--- Short task ---
Beginning with the first line of the data below, extract each line up to and including the one containing "and rim loops". Copy them exactly and add nothing.

A run of records:
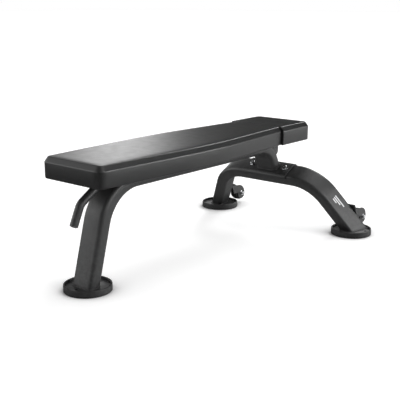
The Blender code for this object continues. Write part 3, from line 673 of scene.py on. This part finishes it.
class Slab:
    """Grid and rim loops of an upholstered slab: a plan outline that rings of one vertex count can follow."""

    def __init__(self, stations, corner, square_front=False, columns=26, row=0.0115):
        self.stations, self.corner, self.columns = stations, corner, columns
        self.lean = 0.06 if square_front else 0.0         # keeps the rings of a square front apart
        low, high = stations[0][0], stations[-1][0]
        start, end = (low if square_front else low + corner), high - corner
        count = max(2, round((end - start) / row))
        self.rows = [] if square_front else [("front", a) for a in range(0, 90, 10)]
        self.rows += [("along", start + (end - start) * k / count) for k in range(count + 1)]
        self.rows += [("back", a) for a in range(80, -1, -10)]
        self.low, self.high = low, high

    def row(self, spec, inset):
        """(y, half width) of one grid row for an outline drawn in by inset."""
        kind, value = spec
        if kind == "along":
            lean = self.lean * inset if value == self.low else 0.0
            return value + lean, eased_half(value, self.stations) - inset
        r = self.corner - inset
        y_mid = self.low + self.corner if kind == "front" else self.high - self.corner
        wide = eased_half(y_mid, self.stations) - inset - r
        a = math.radians(value)
        return y_mid + (-1 if kind == "front" else 1) * r * math.cos(a), wide + r * math.sin(a)

    def grid(self, inset):
        """Rows of plan points that fill the outline."""
        return [[(half * (2 * i / self.columns - 1), y) for i in range(self.columns + 1)]
                for y, half in (self.row(spec, inset) for spec in self.rows)]

    def loop(self, inset):
        """Plan points round the outline, as many as the rim of a grid has."""
        grid = self.grid(inset)
        right = [row[-1] for row in grid[1:-1]]
        left = [row[0] for row in grid[1:-1]]
        return grid[0] + right + grid[-1][::-1] + left[::-1]

    def solid(self, name, profile, sharp=0.0):
        """Closed mesh: grid at the profile's first step, its rings, and a grid at its last step.

        Returns the mesh with the ring number of every vertex: -1 on the first grid, -2 on the last."""
        bm = bmesh.new()
        where = bm.verts.layers.int.new("ring")
        grids = []
        for end, mark in ((0, -1), (-1, -2)):
            inset, z = profile[end]
            rows = []
            for line in self.grid(inset):
                rows.append([bm.verts.new((x, y, z)) for x, y in line])
                for v in rows[-1]:
                    v[where] = mark
            for a, b in zip(rows, rows[1:]):
                for i in range(self.columns):
                    bm.faces.new((a[i], a[i + 1], b[i + 1], b[i]))
            grids.append(rows)
        rims = []
        for rows in grids:
            rims.append(rows[0] + [r[-1] for r in rows[1:-1]] + rows[-1][::-1] + [r[0] for r in rows[1:-1]][::-1])
        rings = [rims[0]]
        for number, (inset, z) in enumerate(profile[1:-1], start=1):
            rings.append([bm.verts.new((x, y, z)) for x, y in self.loop(inset)])
            for v in rings[-1]:
                v[where] = number
        rings.append(rims[1])
        for a, b in zip(rings, rings[1:]):
            for k in range(len(a)):
                j = (k + 1) % len(a)
                bm.faces.new((a[k], a[j], b[j], b[k]))
        bmesh.ops.recalc_face_normals(bm, faces=bm.faces)
        marks = [v[where] for v in bm.verts]
        return finish_mesh(name, bm, sharp), marks


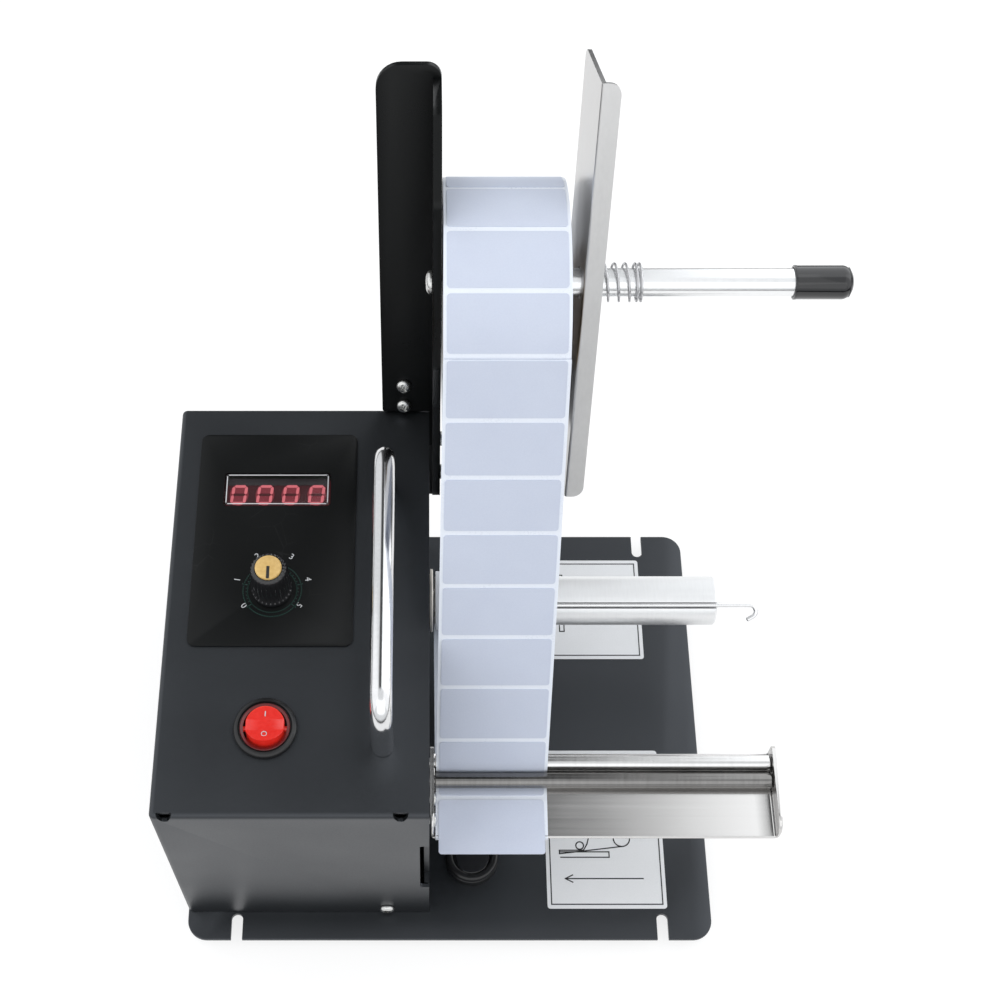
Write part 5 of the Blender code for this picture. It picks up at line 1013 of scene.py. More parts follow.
@dataclass
class Studio:
    """White room with the photographed camera and soft overhead light."""

    lens: float = 60.55
    sensor: float = 36.0
    shift: float = 0.072
    camera_at: Point = (-0.0005, -0.1818, 0.6786)
    camera_tilt: float = 29.64
    even: float = 0.80
    above: float = 1.40
    front: float = 0.95
    side: float = 1.85
    dim: float = 0.06
    dark: float = 0.03
    floor_size: float = 1.2
    floor_drop: float = 0.0002

    right_edge: Point = (0.08, 0.19)
    left_edge: Point = (-0.36, -0.22)
    rear_edge: Point = (-0.08, 0.06)
    ground_edge: Point = (-0.17, -0.08)
    sky_edge: Point = (-0.3, 0.7)
    target: Point = (0.0, 0.0, 0.12)

    def build(self) -> None:
        """Set the camera, the world, the floor and the lamps."""
        self.camera()
        self.world()
        self.floor()
        self.lamp("soft_box_left", (-1.10, -0.20, 0.80), (1.6, 1.6), 3.0)
        self.lamp("soft_box_right", (1.10, -0.20, 0.80), (1.6, 1.6), 3.0)
        self.lamp("soft_box_front", (0.05, -1.30, 1.00), (2.4, 1.2), 5.0)
        bpy.context.scene.view_settings.view_transform = "Standard"

    def camera(self) -> None:
        """Place the camera as in the photograph."""
        data = bpy.data.cameras.new("camera")
        data.lens = self.lens
        data.sensor_width = self.sensor
        data.shift_x = self.shift
        data.clip_start = 0.01
        item = bpy.data.objects.new("camera", data)
        item.location = at(*self.camera_at)
        item.rotation_euler = (math.radians(self.camera_tilt), 0, 0)
        bpy.context.scene.collection.objects.link(item)
        bpy.context.scene.camera = item

    def world(self) -> None:
        """Light the room evenly.

        Reflections see a dim patch behind and a bright right side, and the camera sees white.
        """
        world = bpy.data.worlds.new("studio")
        world.use_nodes = True
        bpy.context.scene.world = world
        graph = Graph(world.node_tree)
        ground = world.node_tree.nodes["Background"]
        graph.feed(ground, Color=(1, 1, 1, 1), Strength=1.0)
        room = graph.node("ShaderNodeBackground")
        rays = graph.node("ShaderNodeLightPath")
        x, y, z = graph.split(graph.node("ShaderNodeTexCoord").outputs["Generated"])
        right = graph.spread(x, self.dim, self.side, *self.right_edge)
        left = graph.spread(x, self.front, self.dim, *self.left_edge)
        rear = graph.spread(y, 0.0, 1.0, *self.rear_edge)
        seen = graph.spread(rear, self.front, graph.math("MAXIMUM", right, left), 0.0, 1.0)
        seen = graph.spread(z, self.dark, seen, *self.ground_edge)
        even = graph.spread(y, self.even, self.above, *self.sky_edge)
        light = graph.spread(rays.outputs["Is Glossy Ray"], even, seen, 0.0, 1.0)
        graph.feed(room, Color=(0.96, 0.98, 1.0, 1), Strength=light)
        choose = graph.node("ShaderNodeMixShader")
        graph.put(rays.outputs["Is Camera Ray"], choose.inputs[0])
        graph.put(room.outputs[0], choose.inputs[1])
        graph.put(ground.outputs[0], choose.inputs[2])
        graph.put(choose.outputs[0], world.node_tree.nodes["World Output"].inputs["Surface"])

    def floor(self) -> None:
        """Lay a white floor that keeps a faint shadow."""
        half = self.floor_size / 2
        low = -self.floor_drop
        bm = bmesh.new()
        bm.faces.new([bm.verts.new((x, y, low)) for x, y in rectangle(-half, -half, half, half)])
        mesh = bpy.data.meshes.new("floor")
        bm.to_mesh(mesh)
        bm.free()
        item = bpy.data.objects.new("floor", mesh)
        bpy.context.scene.collection.objects.link(item)
        made = bpy.data.materials.new("white_floor")
        made.use_nodes = True
        mesh.materials.append(made)
        graph = Graph(made.node_tree)
        shader = made.node_tree.nodes["Principled BSDF"]
        rays = graph.node("ShaderNodeLightPath")
        seen = graph.math("MAXIMUM", rays.outputs["Is Camera Ray"], rays.outputs["Is Glossy Ray"])
        seen = graph.math("MAXIMUM", seen, rays.outputs["Is Transmission Ray"])
        graph.feed(shader, Base_Color=(0.32, 0.32, 0.32, 1), Roughness=1.0, Specular_IOR_Level=0.0,
                   Emission_Color=(1, 1, 1, 1), Emission_Strength=graph.math("MULTIPLY", seen, 0.74))

    def lamp(self, name: str, place: Point, size: Point, power: float) -> None:
        """Hang a soft box that shines at the machine.

        Args:
            name: its name.
            place: where it hangs.
            size: its two sides.
            power: its power.
        """
        data = bpy.data.lights.new(name, "AREA")
        data.shape = "RECTANGLE"
        data.size, data.size_y = size
        data.energy = power
        item = bpy.data.objects.new(name, data)
        item.matrix_world = aim(Vector(place), Vector(place) - Vector(self.target))
        bpy.context.scene.collection.objects.link(item)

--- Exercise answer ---
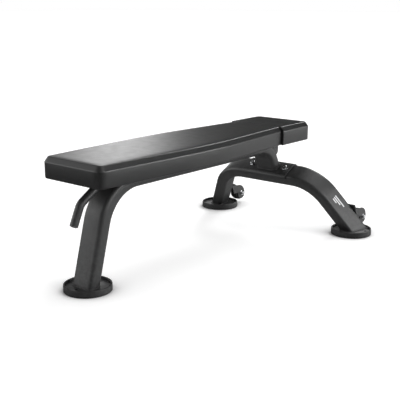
The Blender code for this object continues. Write part 3, from line 673 of scene.py on. This part finishes it.
class Slab:
    """Grid and rim loops of an upholstered slab: a plan outline that rings of one vertex count can follow."""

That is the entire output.